O mnie
Dlaczego opowiadam swoją historię?
Bo wiem, jak wygląda bezsilność
Wiem, jak smakuje wstyd
I jak boli ciało, które przestaje współpracować
Przez lata żyłam w przekonaniu, że jeśli tylko będę wystarczająco zdyscyplinowana — wszystko się ułoży. Diety, treningi, lekarze, suplementy, terapie… Próbowałam wszystkiego.
Zawodowo przeprowadzałam transformacje w wielkich korporacjach. Umiałam zmieniać całe systemy. Tylko siebie nie potrafiłam.
Zmagałam się z otyłością, zaburzeniami hormonalnymi i chronicznym zmęczeniem. A do tego z „niewyjaśnioną niepłodnością”. Lekarze rozkładali ręce.
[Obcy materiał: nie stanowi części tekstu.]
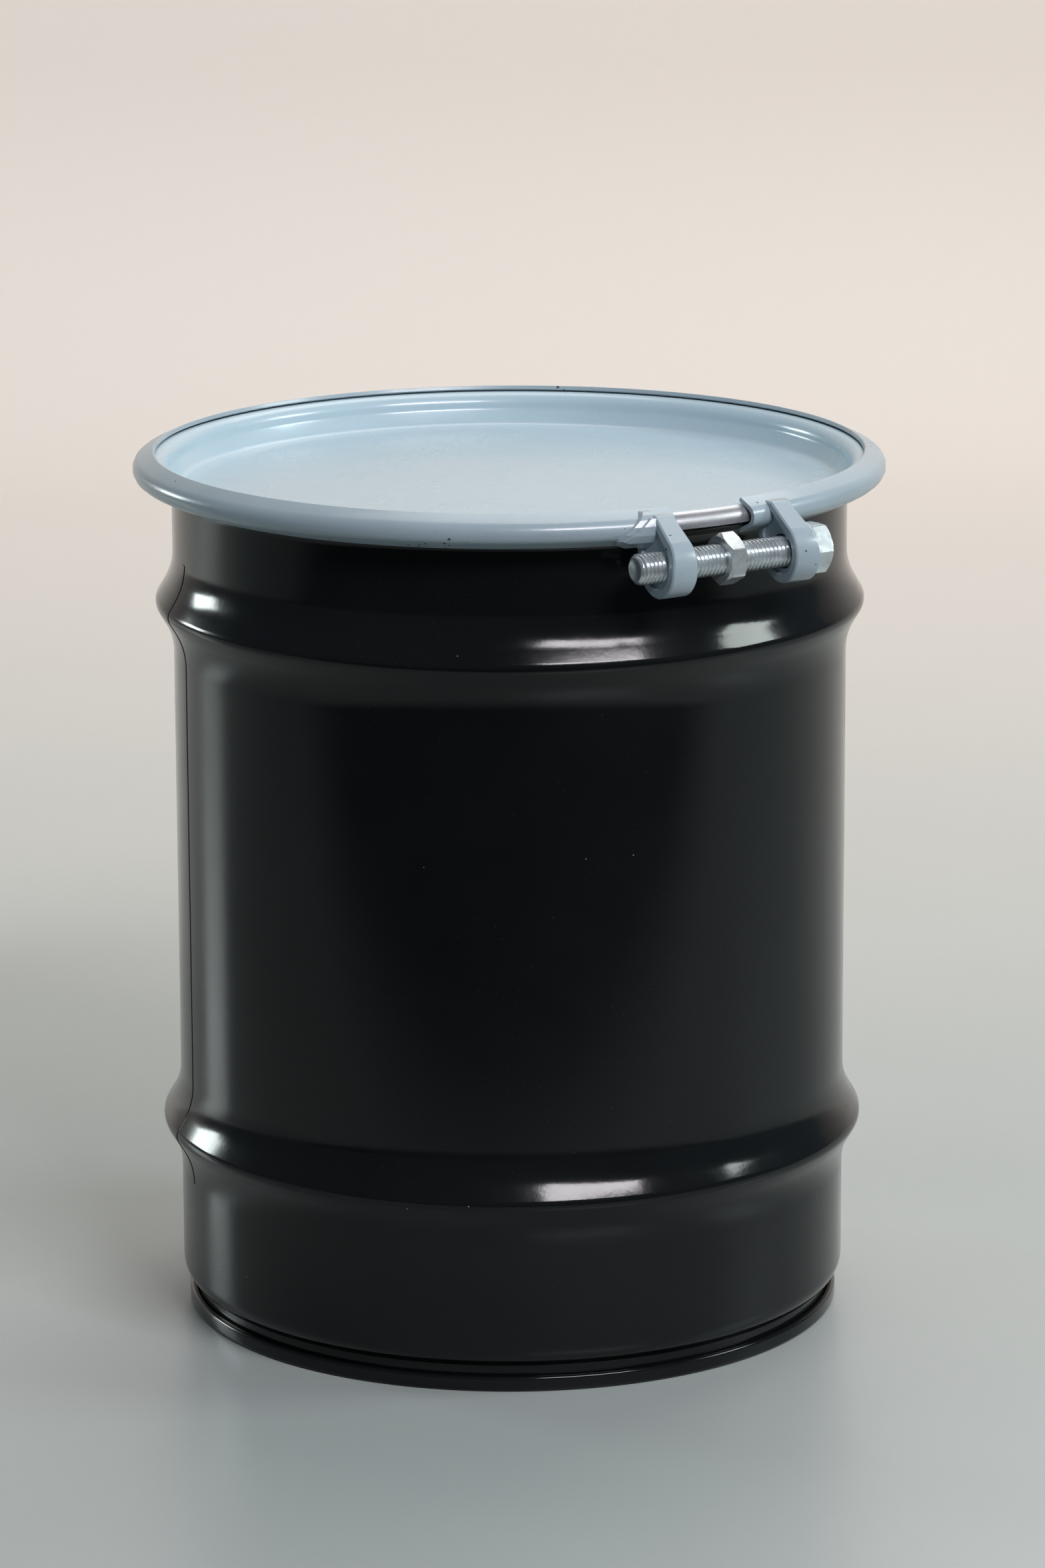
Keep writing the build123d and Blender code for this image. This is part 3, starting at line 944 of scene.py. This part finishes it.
class DRUM_OT_nut(Operator):
    """Make the jam nut with its tapped bore"""

    bl_idname = "drum.nut"
    bl_label = "Jam nut"

    def execute(self, context):
        bolt = context.scene.drum_bolt
        axis_y, axis_z = middle(BOLT_BOX, 1), middle(BOLT_BOX, 2)
        low, high = NUT_BOX[0][0], NUT_BOX[1][0]
        bore = bolt.major_radius + 0.08 * MM
        mouth = bore + 0.6 * MM
        lead = [(low + NUT_LEAD, constant(bore)), (low, constant(mouth))]
        rows = lead + hex_rows(bolt.across_flats, bolt.nut_turn, low, high, True, True)
        rows += [(high, constant(mouth)), (high - NUT_LEAD, constant(bore)), lead[0]]
        nut = turned_on_bolt("jam_nut_hex", rows, HEX_STEPS, axis_y, axis_z, HEX_SMOOTH)
        coat(nut, "zinc_plate")
        ride_and_stand_for(nut, "jam_nut", "zinc_plate", "jam_nut")
        return {"FINISHED"}


def backdrop_material(floor, wall, start, end):
    """Painted floor near the drum, with painted shade towards the camera for the unlit room
    there, that fades to the wall's colour.
    """
    shader = Shader("studio_backdrop", floor, roughness=0.35)
    axis = shader.node("ShaderNodeVectorMath", operation="DOT_PRODUCT")
    shader.link(shader.place, axis.inputs[0])
    axis.inputs[1].default_value = LOOK
    fade = shader.spread(axis.outputs["Value"], start, end)
    tone = shader.spread(shader.noise(1.6, 3.0, 0.55), 0.3, 0.7)
    near = shader.mix(tone, tint(floor, 0.96), tint(floor, 1.04))
    # painted shade: towards the camera the floor is darkened to 6% of its colour, standing in for
    # the unlit room that the glossy body reflects
    painted_shade_fade = shader.spread(axis.outputs["Value"], -0.85, -0.50)
    shader.colour(shader.mix(painted_shade_fade, tint(floor, 0.06), shader.mix(fade, near, wall)))
    shader.roughness(shader.spread(fade, 0.0, 1.0, 0.33, 0.75))
    shader.normal(shader.bump(shader.noise(60.0, 3.0, 0.6), 0.08, 0.002))
    return shader.material


def area_light(name, place, target, width, height, power, colour):
    """A rectangular light that faces the target."""
    data = bpy.data.lights.new(name, "AREA")
    data.shape = "RECTANGLE"
    data.size, data.size_y = width, height
    data.energy = power
    data.color = colour
    lamp = bpy.data.objects.new(name, data)
    bpy.context.collection.objects.link(lamp)
    lamp.location = place
    aim = Vector(target) - lamp.location
    lamp.rotation_euler = aim.to_track_quat("-Z", "Y").to_euler()


def softbox(name, azimuth, elevation, distance, width, height, power, colour):
    """An area light aimed at the drum. The azimuth is measured from the camera's side."""
    toward = math.atan2(CAMERA_PLACE[1], CAMERA_PLACE[0]) + math.radians(azimuth)
    flat = math.cos(math.radians(elevation)) * distance
    level = math.sin(math.radians(elevation)) * distance + AIM_HEIGHT
    place = (flat * math.cos(toward), flat * math.sin(toward), level)
    area_light(name, place, (0, 0, AIM_HEIGHT), width, height, power, colour)


def backdrop(finishes, side):
    """One sheet of floor and wall, joined by a cove."""
    profile = [(-FLOOR_FRONT, 0.0), (WALL_AWAY - WALL_COVE, 0.0)]
    for k in range(1, COVE_STEPS + 1):
        turn = math.pi / 2 * k / COVE_STEPS
        along = WALL_AWAY - WALL_COVE + WALL_COVE * math.sin(turn)
        profile.append((along, WALL_COVE - WALL_COVE * math.cos(turn)))
    profile.append((WALL_AWAY, WALL_HEIGHT))
    vertices = []
    for along, up in profile:
        for across in (-FLOOR_HALF_WIDTH, FLOOR_HALF_WIDTH):
            spot = LOOK * along + side * across
            vertices.append((spot.x, spot.y, up))
    faces = [(2 * k, 2 * k + 1, 2 * k + 3, 2 * k + 2) for k in range(len(profile) - 1)]
    made = new_object("studio_backdrop", vertices, faces)
    made.data.materials.append(
        backdrop_material(tuple(finishes.floor), tuple(finishes.wall), 0.2, WALL_AWAY)
    )


def studio_world(colour, strength):
    world = bpy.data.worlds.new("studio_world")
    world.use_nodes = True
    background = world.node_tree.nodes["Background"]
    background.inputs["Color"].default_value = colour
    background.inputs["Strength"].default_value = strength
    return world


def studio_camera():
    data = bpy.data.cameras.new("camera")
    data.sensor_fit = "VERTICAL"
    data.sensor_height = 36.0
    data.lens = CAMERA_LENS
    data.clip_end = 50
    camera = bpy.data.objects.new("camera", data)
    flat = math.cos(CAMERA_PITCH)
    forward = Vector((LOOK.x * flat, LOOK.y * flat, -math.sin(CAMERA_PITCH)))
    right = forward.cross(Vector((0, 0, 1))).normalized()
    up = right.cross(forward)
    basis = Matrix((right, up, -forward)).transposed()
    basis = Matrix.Rotation(CAMERA_ROLL, 3, forward) @ basis
    camera.matrix_world = Matrix.Translation(CAMERA_PLACE) @ basis.to_4x4()
    return camera


class DRUM_OT_stage(Operator):
    """Set the floor, the wall, the lights and the camera"""

    bl_idname = "drum.stage"
    bl_label = "Stage"

    def execute(self, context):
        scene = context.scene
        side = Vector((LOOK.y, -LOOK.x, 0.0))
        backdrop(scene.drum_finishes, side)
        for light in SOFTBOXES:
            softbox(*light)
        over, under = LOOK * 1.5 + side * 0.5, LOOK * 1.9
        place, target = (over.x, over.y, 2.7), (under.x, under.y, 0.2)
        area_light("back_wash", place, target, 2.6, 1.6, 40, (1.0, 0.95, 0.90))
        scene.world = studio_world((0.72, 0.87, 1.0, 1), 0.13)
        camera = studio_camera()
        context.collection.objects.link(camera)
        scene.camera = camera
        scene.view_settings.view_transform = "Standard"
        return {"FINISHED"}


class DRUM_PT_panel(Panel):
    """The drum's sizes, finishes and build steps"""

    bl_label = "Drum"
    bl_idname = "DRUM_PT_panel"
    bl_space_type = "VIEW_3D"
    bl_region_type = "UI"
    bl_category = "Drum"

    def draw(self, context):
        for step in STEPS:
            self.layout.operator(step.bl_idname)
        for name in GROUPS:
            group = getattr(context.scene, name)
            box = self.layout.box()
            for key in group.__annotations__:
                box.prop(group, key)


STEPS = (
    DRUM_OT_finishes,
    DRUM_OT_shell,
    DRUM_OT_bottom,
    DRUM_OT_side_seam,
    DRUM_OT_cover,
    DRUM_OT_ring,
    DRUM_OT_lugs,
    DRUM_OT_bolt,
    DRUM_OT_nut,
    DRUM_OT_stage,
)
GROUPS = {
    "drum_sizes": DrumSizes,
    "drum_cover": CoverSizes,
    "drum_ring": RingSizes,
    "drum_bolt": BoltSizes,
    "drum_finishes": Finishes,
}


def register():
    for cls in (*GROUPS.values(), *STEPS, DRUM_PT_panel):
        bpy.utils.register_class(cls)
    for name, group in GROUPS.items():
        setattr(bpy.types.Scene, name, PointerProperty(type=group))


def unregister():
    for name in GROUPS:
        delattr(bpy.types.Scene, name)
    for cls in (DRUM_PT_panel, *reversed(STEPS), *reversed(list(GROUPS.values()))):
        bpy.utils.unregister_class(cls)


def main():
    register()
    bpy.ops.drum.finishes()
    bpy.ops.drum.shell()
    bpy.ops.drum.bottom()
    bpy.ops.drum.side_seam()
    bpy.ops.drum.cover()
    bpy.ops.drum.ring()
    bpy.ops.drum.lugs()
    bpy.ops.drum.bolt()
    bpy.ops.drum.nut()
    bpy.ops.drum.stage()


if __name__ == "__main__":
    main()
Raz słyszałam, że „muszę schudnąć”. Innym razem, że „wszystko jest dobrze”. A w środku nic nie było dobrze.
Byłam wyczerpana. Zrezygnowana.
Zaczynałam wierzyć, że po prostu nie zasługuję na to, by czuć się dobrze
Moja droga do zmiany
Na dietę ketogeniczną trafiłam przypadkiem. Nie po to, żeby schudnąć. Nie po to, żeby znowu „coś próbować”. Chciałam tylko przestać chorować. Moje ciało było zniszczone: infekcje, antybiotyki, leki, hormony – błędne koło, które rozłożyło mnie na łopatki.
Kiedy przeczytałam o „zagłodzeniu patogenów” przez wykluczenie węglowodanów, pomyślałam: „a co mi szkodzi”. Tak trafiłam na keto.
Zaczęłam uczyć się, weryfikować źródła, czytać publikacje naukowe. Zamiast kolejnej diety znalazłam spokój.
Organizm powoli zaczął się wyciszać. Zniknęły infekcje. Zregenerował się cykl. Waga spadała bez głodówek. I wtedy, kiedy już przestaliśmy się starać, wydarzył się cud biologicznej równowagi. Naturalna, zdrowa ciąża. W wieku 39 lat.